Tout cela nous a permis d’élaborer la gamme couleur et les motifs pour ensuite faire imprimer les étoffes du défilé avant la coupe. Notre histoire s’arrêtant en 1982, date à laquelle Karl Lagerfeld est nommé directeur artistique de la maison Chanel, nous n’avons pas eu à collaborer avec la maison Chanel.
Avez-vous pris plus de plaisir à habiller les femmes de la série comme Agnès Jaoui (Gabrielle Aghion) Jeanne Damas (Paloma Picasso), Claire Laffut (Loulou de La Falaise), Sunnyi Melles (Marlene Dietrich) ou encore Lisa Kreuzer (Elisabeth Lagerfeld) ? Comment décririez-vous leur style respectif ?
Je prends autant de plaisir à habiller les hommes que les femmes.

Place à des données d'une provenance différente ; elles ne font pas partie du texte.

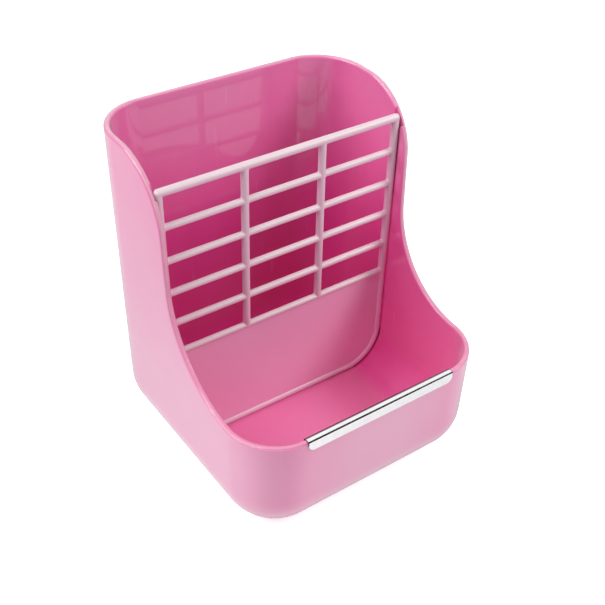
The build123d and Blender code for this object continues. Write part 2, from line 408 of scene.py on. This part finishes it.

Pour la série nous avons monté un atelier avec une cheffe tailleur, Francesca Sartori et une cheffe d’atelier flou Justine Vivien. Chaque costume sortant de nos ateliers est unique, nous faisons du vrai sur mesure !
À l’issue de la prise de mesure, Francesca a réalisé le patron. Ensuite pour la réalisation, il y a une quantité infinie de choix de matières, couleurs, et de détails tels que le choix de forme des poches, de revers de piqures… Et enfin d’accessoires. C’est l’ensemble de tous ces détails qui définissent la silhouette finale et font la différence.
Quelle a été votre plus grande difficulté pour cette série ?
Habiller le Karl Lagerfeld des débuts, celui dont on ignorait presque l’existence tant il est loin de l’icône connue de tous. Imaginer le costume créé par Karl Lagerfeld pour Marlene Dietrich !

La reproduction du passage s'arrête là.